◆ **TO BE DONE**
Look through the material below. Copy every line with the string "which" in it.
=-=-=-=-=
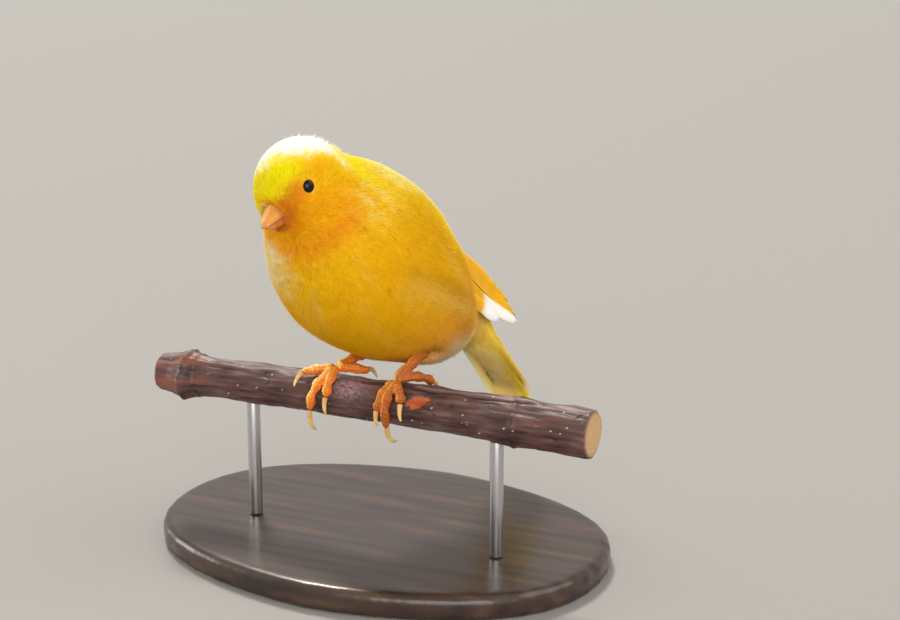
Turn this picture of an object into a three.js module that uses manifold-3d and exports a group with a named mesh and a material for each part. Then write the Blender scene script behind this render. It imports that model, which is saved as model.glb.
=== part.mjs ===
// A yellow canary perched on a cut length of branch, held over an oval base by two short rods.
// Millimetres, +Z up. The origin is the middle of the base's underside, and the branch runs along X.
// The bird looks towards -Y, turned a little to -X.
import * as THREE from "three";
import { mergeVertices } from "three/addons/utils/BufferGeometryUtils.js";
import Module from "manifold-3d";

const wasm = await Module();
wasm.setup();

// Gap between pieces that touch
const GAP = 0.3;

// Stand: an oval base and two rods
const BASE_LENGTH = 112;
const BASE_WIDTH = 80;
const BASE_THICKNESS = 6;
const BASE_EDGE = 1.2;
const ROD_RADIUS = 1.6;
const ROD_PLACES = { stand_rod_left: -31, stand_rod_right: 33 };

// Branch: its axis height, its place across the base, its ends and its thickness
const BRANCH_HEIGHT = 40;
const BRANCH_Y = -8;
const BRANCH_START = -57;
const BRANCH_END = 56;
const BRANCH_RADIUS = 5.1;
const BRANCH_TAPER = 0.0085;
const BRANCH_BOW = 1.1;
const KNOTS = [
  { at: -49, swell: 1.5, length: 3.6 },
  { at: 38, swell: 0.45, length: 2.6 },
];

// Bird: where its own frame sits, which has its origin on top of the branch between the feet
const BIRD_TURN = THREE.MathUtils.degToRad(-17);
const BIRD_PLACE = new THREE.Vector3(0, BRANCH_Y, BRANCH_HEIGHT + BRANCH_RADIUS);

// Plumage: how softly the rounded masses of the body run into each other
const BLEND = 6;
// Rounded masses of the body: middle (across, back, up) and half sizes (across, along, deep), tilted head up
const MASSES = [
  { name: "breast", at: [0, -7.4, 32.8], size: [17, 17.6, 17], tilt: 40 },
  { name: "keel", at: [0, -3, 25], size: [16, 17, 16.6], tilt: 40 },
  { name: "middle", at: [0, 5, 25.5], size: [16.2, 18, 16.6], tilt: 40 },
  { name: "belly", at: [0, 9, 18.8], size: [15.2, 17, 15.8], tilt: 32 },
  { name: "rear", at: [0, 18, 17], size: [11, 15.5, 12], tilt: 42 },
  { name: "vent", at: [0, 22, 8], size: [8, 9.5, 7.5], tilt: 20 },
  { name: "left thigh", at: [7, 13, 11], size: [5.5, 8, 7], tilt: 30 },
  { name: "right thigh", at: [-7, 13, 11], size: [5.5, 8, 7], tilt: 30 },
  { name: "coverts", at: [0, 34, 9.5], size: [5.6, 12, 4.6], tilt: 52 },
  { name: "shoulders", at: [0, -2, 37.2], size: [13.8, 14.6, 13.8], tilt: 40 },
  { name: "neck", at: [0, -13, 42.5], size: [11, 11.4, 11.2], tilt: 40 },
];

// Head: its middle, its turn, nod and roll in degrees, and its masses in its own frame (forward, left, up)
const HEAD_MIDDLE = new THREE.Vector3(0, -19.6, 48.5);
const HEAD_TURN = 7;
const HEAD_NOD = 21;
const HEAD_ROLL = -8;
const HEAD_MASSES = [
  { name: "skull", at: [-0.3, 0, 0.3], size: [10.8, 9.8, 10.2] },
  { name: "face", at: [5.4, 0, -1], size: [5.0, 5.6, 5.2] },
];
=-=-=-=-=
◆ **EXPECTED ANSWER**
Turn this picture of an object into a three.js module that uses manifold-3d and exports a group with a named mesh and a material for each part. Then write the Blender scene script behind this render. It imports that model, which is saved as model.glb.
// Bird: where its own frame sits, which has its origin on top of the branch between the feet